Bild: Das Cover des Albums gefällt uns so gut, dass wir es gleich zweimal zeig…
Zugegeben, ein wenig denkfaul ist es schon, Musiker immer gleich an ihrer
gesamtem Künstlerbiografie zu messen. Vor allem wenn die Künstlerbiografie
so schillernd ist wie die der in London lebenden Estin mit russischen
Wurzeln, Inga Copeland.
Lange war sie Teil des Duos Hype Williams, das mit einem einzigartigen Mix
aus Dub, Goth-Synthesizern, Metalsamples und Zitierfreude die
verschlagensten Trickser der fortschrittlichen britischen Bassmusik-Szene
darstellten. Aber auf ihrem nun erscheinenden Debütsoloalbum begibt sich
Copeland erst mal freiwillig in den langen Schatten ihrer eigenen
Vergangenheit.
Im vergangenen Jahr verarbeitete die andere Hälfte von Hype Williams, ihr
ehemaliger Partner und Mitmusiker Dean Blunt, die Trennung der beiden mit
einem Album aus traditionellen und gleichzeitig artifiziellen
Bluespatterns. Zwischengeschaltet waren Samples von Mailbox-Nachrichten:
Missverständnisse, Bitten um Rückruf, „Baby, please …“
Inga Copeland dagegen lässt das Telefon einfach klingeln. „Advice to young
girls“ heißt der Track, auf dem Anrufe grundsätzlich unbeantwortet bleiben.

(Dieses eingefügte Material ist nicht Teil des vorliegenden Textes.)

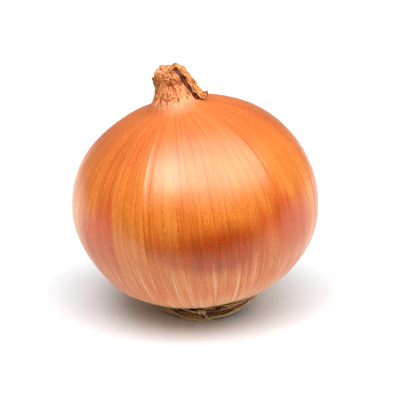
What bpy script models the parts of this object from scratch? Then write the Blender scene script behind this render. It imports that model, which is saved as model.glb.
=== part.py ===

„The city is yours“, spricht sie dort mit einer Stimme, die nur deshalb
unterkühlt wirkt, weil sie sich hinter einem Schleier aus elektronischen
Artefakten verbirgt. „Because I’m worth it“ heißt Inga Copelands lang
erwartetes Debüt.
Der Albumtitel ist ein Zitat: Der alte Werbeslogan des Kosmetikherstellers
L’Oreal, bei Inga Copeland wird er zum Empowerment, zur
Selbstverständlichkeit. Copeland, die ihr Alter geheim hält, ist eine
selbstbestimmte und unabhängig handelnde Frau. Anstatt auf einem der
zahlreichen Labels mit viel subkulturellem Kapital zu veröffentlichen,
bringt sie ihr Debüt komplett selbstständig heraus: ein ziemliches
Statement, ohne Vertrieb, ohne jegliche Werbung und in limitierter Auflage
auf Vinyl gepresst.
## Erfolg sabotieren
Die Veröffentlichung sabotiert ihren eigenen Erfolg, aber trotzdem reden
alle über Inga Copeland. Es ist eine ihrer vielen Strategien. In Copelands
Musik ist die Kunstsinnigkeit von Post-Dubstep, all das barocke Ausstellen
der eigenen Geschmacks-Erbschaften in Kombination mit der inneren
Befindlichkeit, wieder der Kunst gewichen: Stil als Widerstand, so wie bei
vielen Art-School-Musikern vor ihr.
Das rückt Inga Copeland in die Nähe einer anderen großen Meisterin der
künstlichen Oberflächen: Grace Jones. Aber wo Jones ihre Artifizialität
betont, ihren Körper nach der technisch präzisen Oberfläche des Cyborgs
modelliert, ist bei Copeland von den Verheißungen der Mensch-Maschine nur
noch Erschöpfung übrig geblieben. Auf dem Cover von „Because I’m worth it
ist ein grobkörniges Schwarz-Weiß-Foto. Inga Copeland steht mit
verschwitzten Haaren und einem Sport-Oberteil vor einer Wand. Müde schaut
sie in die Kamera, die eigene Erschöpfung kann nicht mehr aus dem eigenen
Zeichenvorrat ausgeschmückt werden.
Natürlich weiß Inga Copeland ganz genau, dass Popmusik über Zeichen
funktioniert. Aber die Zeichen auf „Because I’m worth it“ sind so
miteinander verbunden, dass ihre Disparatheit in den Vordergrund tritt.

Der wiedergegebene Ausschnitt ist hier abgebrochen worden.